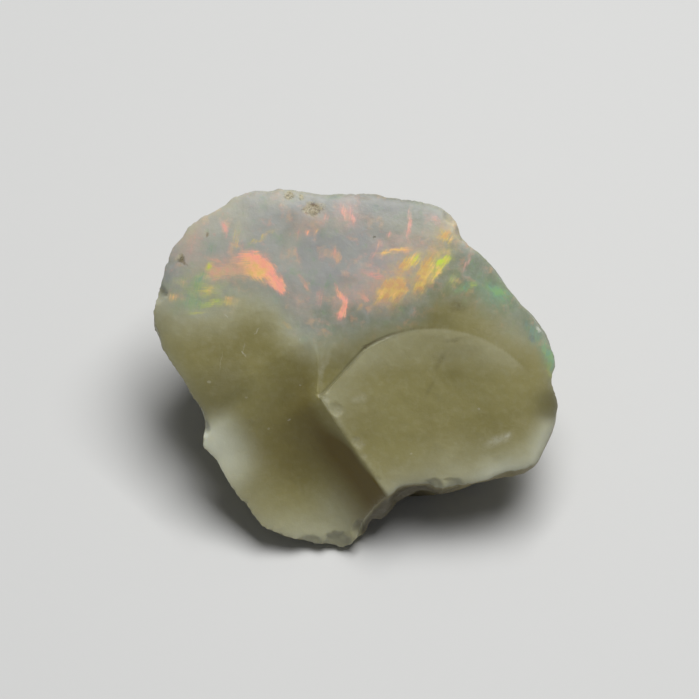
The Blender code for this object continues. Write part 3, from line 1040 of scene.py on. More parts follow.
GLOWS = (
    # Wide soft clouds of colour that the flashes float in.
    Glow(-11.6, 6.0, 2.7, 1.7, 15, Hue.LIME, strength=0.20),
    Glow(-9.8, 7.6, 2.6, 1.2, 0, Hue.PEACH, strength=0.36),
    Glow(-12.4, 9.6, 1.8, 1.2, 60, Hue.PEACH, strength=0.22),
    Glow(-3.6, 10.9, 1.6, 1.0, 20, Hue.PEACH, strength=0.22),
    Glow(-4.2, 5.0, 2.0, 1.0, -50, Hue.PEACH, strength=0.2),
    Glow(-1.0, 5.0, 1.7, 0.9, 80, Hue.ROSE, strength=0.28),
    Glow(-0.6, 11.5, 1.4, 1.1, 90, Hue.ROSE, strength=0.3),
    Glow(1.5, 6.2, 2.6, 1.9, 20, Hue.ROSE, strength=0.26),
    Glow(3.0, 9.2, 2.2, 0.9, 10, Hue.ROSE, strength=0.24),
    Glow(4.5, 7.4, 3.4, 2.1, 45, Hue.AMBER, strength=0.26),
    Glow(2.6, 5.9, 2.0, 1.4, 50, Hue.AMBER, strength=0.34),
    Glow(7.0, 10.2, 1.7, 1.1, 60, Hue.AMBER, strength=0.25),
    Glow(6.2, 8.0, 1.4, 0.7, 50, Hue.LIME, strength=0.25),
    Glow(10.2, 5.6, 2.2, 1.2, -35, Hue.GREEN, strength=0.35),
    Glow(14.2, 0.5, 1.7, 0.9, -75, Hue.GREEN, strength=0.3),
)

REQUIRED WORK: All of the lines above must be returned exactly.

TASK OUTPUT:
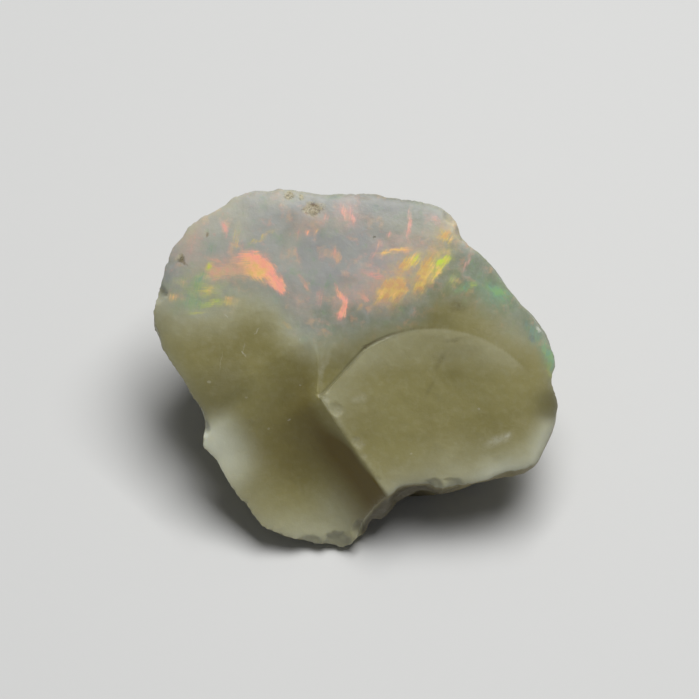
The Blender code for this object continues. Write part 3, from line 1040 of scene.py on. More parts follow.
GLOWS = (
    # Wide soft clouds of colour that the flashes float in.
    Glow(-11.6, 6.0, 2.7, 1.7, 15, Hue.LIME, strength=0.20),
    Glow(-9.8, 7.6, 2.6, 1.2, 0, Hue.PEACH, strength=0.36),
    Glow(-12.4, 9.6, 1.8, 1.2, 60, Hue.PEACH, strength=0.22),
    Glow(-3.6, 10.9, 1.6, 1.0, 20, Hue.PEACH, strength=0.22),
    Glow(-4.2, 5.0, 2.0, 1.0, -50, Hue.PEACH, strength=0.2),
    Glow(-1.0, 5.0, 1.7, 0.9, 80, Hue.ROSE, strength=0.28),
    Glow(-0.6, 11.5, 1.4, 1.1, 90, Hue.ROSE, strength=0.3),
    Glow(1.5, 6.2, 2.6, 1.9, 20, Hue.ROSE, strength=0.26),
    Glow(3.0, 9.2, 2.2, 0.9, 10, Hue.ROSE, strength=0.24),
    Glow(4.5, 7.4, 3.4, 2.1, 45, Hue.AMBER, strength=0.26),
    Glow(2.6, 5.9, 2.0, 1.4, 50, Hue.AMBER, strength=0.34),
    Glow(7.0, 10.2, 1.7, 1.1, 60, Hue.AMBER, strength=0.25),
    Glow(6.2, 8.0, 1.4, 0.7, 50, Hue.LIME, strength=0.25),
    Glow(10.2, 5.6, 2.2, 1.2, -35, Hue.GREEN, strength=0.35),
    Glow(14.2, 0.5, 1.7, 0.9, -75, Hue.GREEN, strength=0.3),
)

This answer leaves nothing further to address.